# What you are asked to do
Among the records that follow, find the line with "Reconstruct the object" and the line with "1, stagger: 2.4". Set down those lines and all lines between them exactly, without adding anything.

# Dataset records
▽

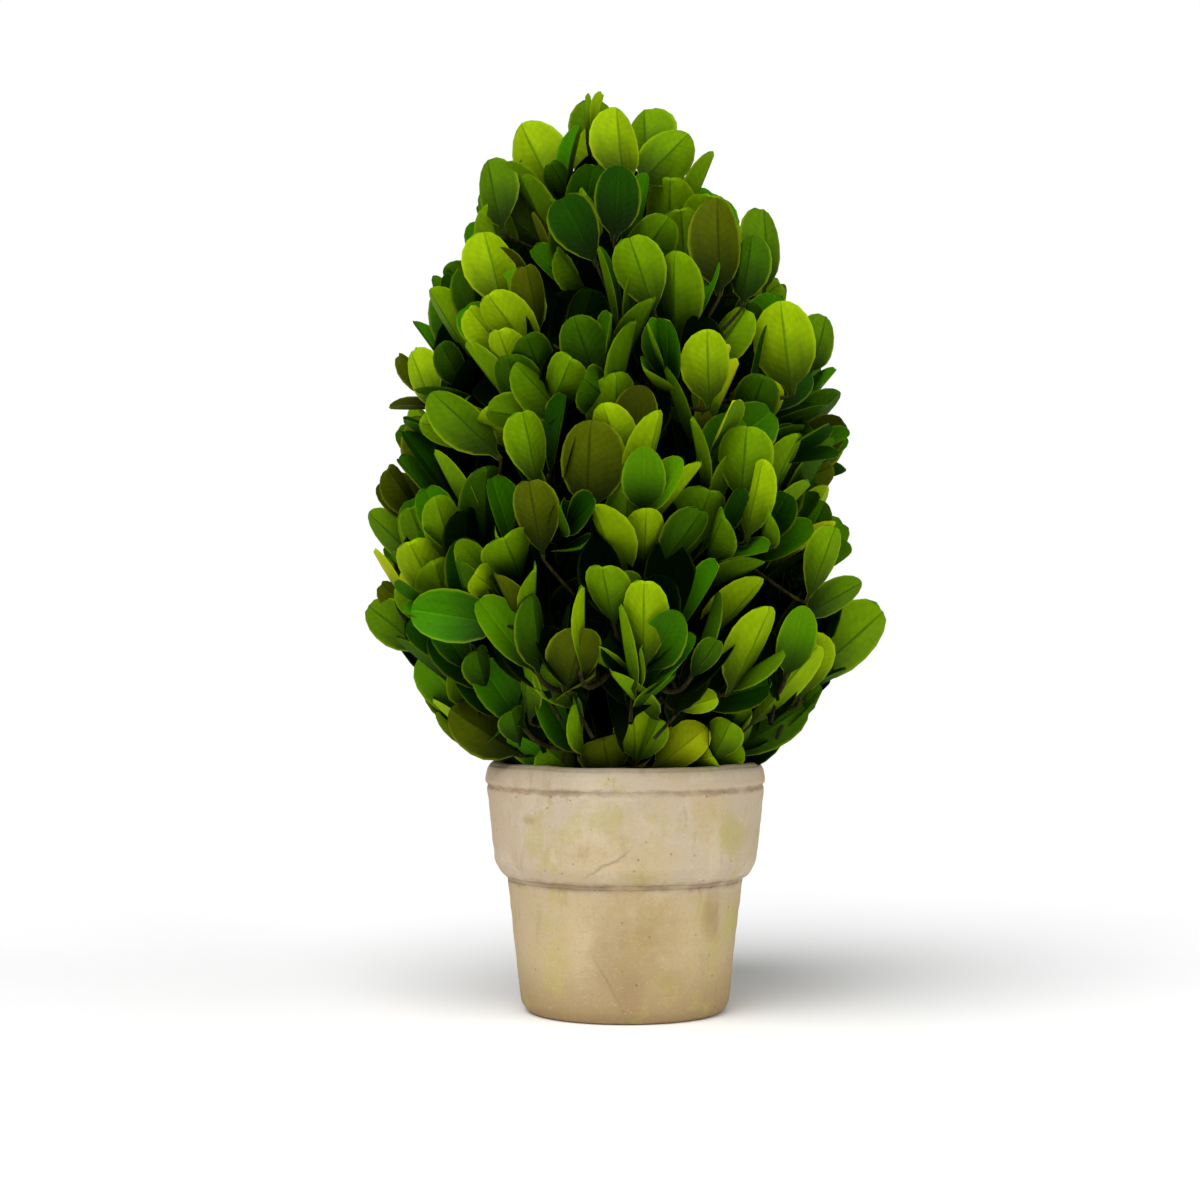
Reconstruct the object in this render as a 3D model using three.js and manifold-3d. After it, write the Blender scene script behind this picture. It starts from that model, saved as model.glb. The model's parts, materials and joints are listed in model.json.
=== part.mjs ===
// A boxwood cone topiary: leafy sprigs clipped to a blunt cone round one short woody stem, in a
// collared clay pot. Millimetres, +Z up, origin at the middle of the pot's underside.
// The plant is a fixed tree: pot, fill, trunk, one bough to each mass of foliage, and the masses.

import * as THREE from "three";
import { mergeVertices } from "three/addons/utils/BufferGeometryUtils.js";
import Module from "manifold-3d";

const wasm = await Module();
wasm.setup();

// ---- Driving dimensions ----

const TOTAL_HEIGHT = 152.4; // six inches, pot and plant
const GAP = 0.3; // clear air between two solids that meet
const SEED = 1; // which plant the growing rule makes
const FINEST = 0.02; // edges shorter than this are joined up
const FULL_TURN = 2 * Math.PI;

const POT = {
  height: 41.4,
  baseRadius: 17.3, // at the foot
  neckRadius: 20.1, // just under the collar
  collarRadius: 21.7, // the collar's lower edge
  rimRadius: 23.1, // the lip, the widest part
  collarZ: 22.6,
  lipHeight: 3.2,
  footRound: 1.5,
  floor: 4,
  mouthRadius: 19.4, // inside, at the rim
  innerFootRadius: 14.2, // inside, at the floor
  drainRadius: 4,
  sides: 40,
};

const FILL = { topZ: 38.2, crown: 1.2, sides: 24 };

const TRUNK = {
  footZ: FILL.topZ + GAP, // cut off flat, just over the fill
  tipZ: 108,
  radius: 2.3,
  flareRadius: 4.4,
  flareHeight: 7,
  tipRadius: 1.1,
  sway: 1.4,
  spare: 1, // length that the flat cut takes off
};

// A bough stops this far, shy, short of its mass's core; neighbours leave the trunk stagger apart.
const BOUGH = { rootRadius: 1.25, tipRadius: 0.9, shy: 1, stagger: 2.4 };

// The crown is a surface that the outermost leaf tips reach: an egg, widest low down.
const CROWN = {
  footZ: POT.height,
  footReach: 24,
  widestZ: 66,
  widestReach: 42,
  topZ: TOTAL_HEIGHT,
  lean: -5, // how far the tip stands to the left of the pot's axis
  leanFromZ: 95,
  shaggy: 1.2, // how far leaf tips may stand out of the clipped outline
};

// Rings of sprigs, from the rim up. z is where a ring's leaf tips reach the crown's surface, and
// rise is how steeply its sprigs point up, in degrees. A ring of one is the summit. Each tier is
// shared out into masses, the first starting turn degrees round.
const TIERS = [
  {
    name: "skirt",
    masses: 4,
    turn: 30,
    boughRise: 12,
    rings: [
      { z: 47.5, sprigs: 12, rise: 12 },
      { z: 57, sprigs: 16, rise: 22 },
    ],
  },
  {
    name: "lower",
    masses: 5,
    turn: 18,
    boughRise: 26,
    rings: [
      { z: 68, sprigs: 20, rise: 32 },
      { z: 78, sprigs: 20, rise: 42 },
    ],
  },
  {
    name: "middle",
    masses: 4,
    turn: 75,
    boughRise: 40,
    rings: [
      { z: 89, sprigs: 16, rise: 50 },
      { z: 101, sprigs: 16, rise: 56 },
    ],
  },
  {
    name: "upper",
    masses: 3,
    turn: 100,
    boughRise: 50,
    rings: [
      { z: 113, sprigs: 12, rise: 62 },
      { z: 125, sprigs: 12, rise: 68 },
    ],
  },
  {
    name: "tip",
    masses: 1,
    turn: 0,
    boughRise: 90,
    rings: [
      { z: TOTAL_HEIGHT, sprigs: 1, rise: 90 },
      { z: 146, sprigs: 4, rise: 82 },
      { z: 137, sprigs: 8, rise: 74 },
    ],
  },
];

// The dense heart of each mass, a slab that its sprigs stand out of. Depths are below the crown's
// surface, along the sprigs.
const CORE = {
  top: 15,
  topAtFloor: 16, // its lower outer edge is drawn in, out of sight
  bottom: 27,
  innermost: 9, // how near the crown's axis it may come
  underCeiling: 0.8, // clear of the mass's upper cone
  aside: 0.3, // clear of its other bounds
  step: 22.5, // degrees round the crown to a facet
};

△
▽

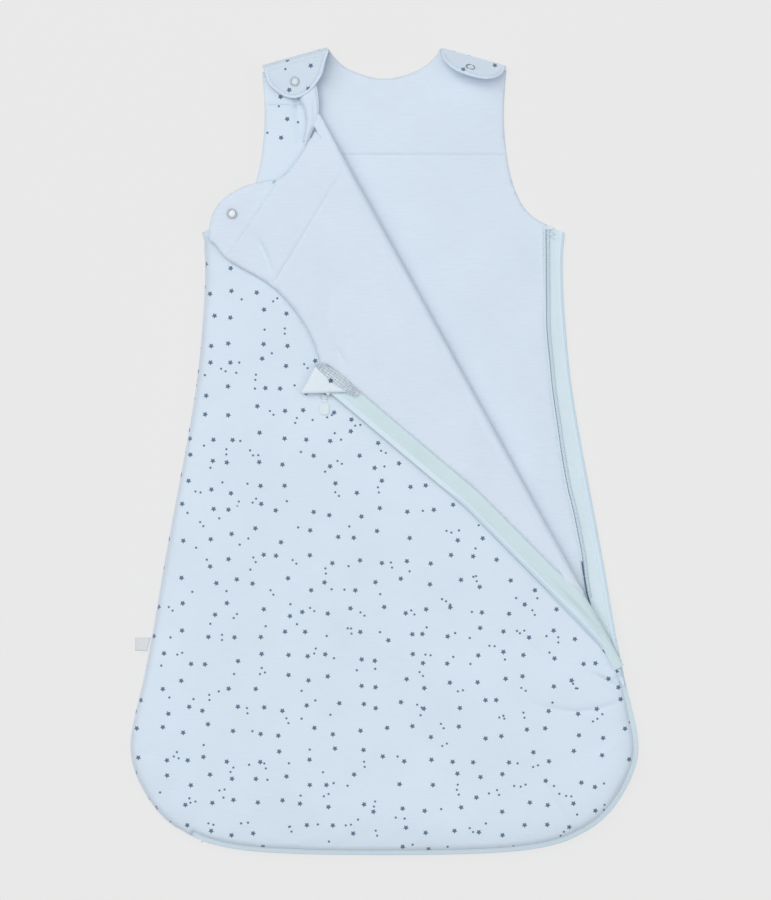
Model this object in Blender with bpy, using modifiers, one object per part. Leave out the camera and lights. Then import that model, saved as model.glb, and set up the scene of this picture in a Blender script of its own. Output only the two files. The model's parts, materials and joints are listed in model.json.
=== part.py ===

△
▽

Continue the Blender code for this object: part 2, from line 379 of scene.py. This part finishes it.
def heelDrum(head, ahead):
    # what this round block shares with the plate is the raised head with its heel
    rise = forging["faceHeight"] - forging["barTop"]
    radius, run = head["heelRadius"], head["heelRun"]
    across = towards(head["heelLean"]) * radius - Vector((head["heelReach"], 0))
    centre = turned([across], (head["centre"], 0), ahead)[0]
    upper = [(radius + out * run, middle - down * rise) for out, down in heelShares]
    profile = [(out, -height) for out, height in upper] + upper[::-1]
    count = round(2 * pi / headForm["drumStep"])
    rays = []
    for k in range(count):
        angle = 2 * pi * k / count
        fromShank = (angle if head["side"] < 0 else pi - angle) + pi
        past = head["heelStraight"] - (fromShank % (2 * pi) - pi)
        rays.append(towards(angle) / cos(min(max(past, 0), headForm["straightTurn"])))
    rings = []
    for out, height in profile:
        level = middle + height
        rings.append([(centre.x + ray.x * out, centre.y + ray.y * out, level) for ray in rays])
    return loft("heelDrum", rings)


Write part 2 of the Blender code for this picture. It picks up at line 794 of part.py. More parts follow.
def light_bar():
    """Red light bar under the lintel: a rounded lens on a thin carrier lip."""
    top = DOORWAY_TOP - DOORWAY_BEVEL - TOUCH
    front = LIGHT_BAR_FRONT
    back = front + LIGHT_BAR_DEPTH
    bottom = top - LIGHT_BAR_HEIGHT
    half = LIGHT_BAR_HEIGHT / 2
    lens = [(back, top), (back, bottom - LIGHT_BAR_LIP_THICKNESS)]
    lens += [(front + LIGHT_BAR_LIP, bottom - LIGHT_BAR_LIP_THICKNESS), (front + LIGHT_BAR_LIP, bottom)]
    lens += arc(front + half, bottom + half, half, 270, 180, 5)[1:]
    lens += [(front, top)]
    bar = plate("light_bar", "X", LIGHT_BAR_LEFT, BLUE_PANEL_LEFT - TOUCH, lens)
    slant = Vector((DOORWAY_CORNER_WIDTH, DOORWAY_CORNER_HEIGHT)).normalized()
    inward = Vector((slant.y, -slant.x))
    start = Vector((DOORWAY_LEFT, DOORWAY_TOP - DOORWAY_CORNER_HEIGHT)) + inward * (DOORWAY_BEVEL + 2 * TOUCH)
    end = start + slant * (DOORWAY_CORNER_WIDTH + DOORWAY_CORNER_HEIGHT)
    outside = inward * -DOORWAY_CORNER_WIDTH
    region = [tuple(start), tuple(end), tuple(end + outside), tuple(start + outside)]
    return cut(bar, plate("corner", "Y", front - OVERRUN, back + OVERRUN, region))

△

# Response
Reconstruct the object in this render as a 3D model using three.js and manifold-3d. After it, write the Blender scene script behind this picture. It starts from that model, saved as model.glb. The model's parts, materials and joints are listed in model.json.
=== part.mjs ===
// A boxwood cone topiary: leafy sprigs clipped to a blunt cone round one short woody stem, in a
// collared clay pot. Millimetres, +Z up, origin at the middle of the pot's underside.
// The plant is a fixed tree: pot, fill, trunk, one bough to each mass of foliage, and the masses.

import * as THREE from "three";
import { mergeVertices } from "three/addons/utils/BufferGeometryUtils.js";
import Module from "manifold-3d";

const wasm = await Module();
wasm.setup();

// ---- Driving dimensions ----

const TOTAL_HEIGHT = 152.4; // six inches, pot and plant
const GAP = 0.3; // clear air between two solids that meet
const SEED = 1; // which plant the growing rule makes
const FINEST = 0.02; // edges shorter than this are joined up
const FULL_TURN = 2 * Math.PI;

const POT = {
  height: 41.4,
  baseRadius: 17.3, // at the foot
  neckRadius: 20.1, // just under the collar
  collarRadius: 21.7, // the collar's lower edge
  rimRadius: 23.1, // the lip, the widest part
  collarZ: 22.6,
  lipHeight: 3.2,
  footRound: 1.5,
  floor: 4,
  mouthRadius: 19.4, // inside, at the rim
  innerFootRadius: 14.2, // inside, at the floor
  drainRadius: 4,
  sides: 40,
};

const FILL = { topZ: 38.2, crown: 1.2, sides: 24 };

const TRUNK = {
  footZ: FILL.topZ + GAP, // cut off flat, just over the fill
  tipZ: 108,
  radius: 2.3,
  flareRadius: 4.4,
  flareHeight: 7,
  tipRadius: 1.1,
  sway: 1.4,
  spare: 1, // length that the flat cut takes off
};

// A bough stops this far, shy, short of its mass's core; neighbours leave the trunk stagger apart.
const BOUGH = { rootRadius: 1.25, tipRadius: 0.9, shy: 1, stagger: 2.4 };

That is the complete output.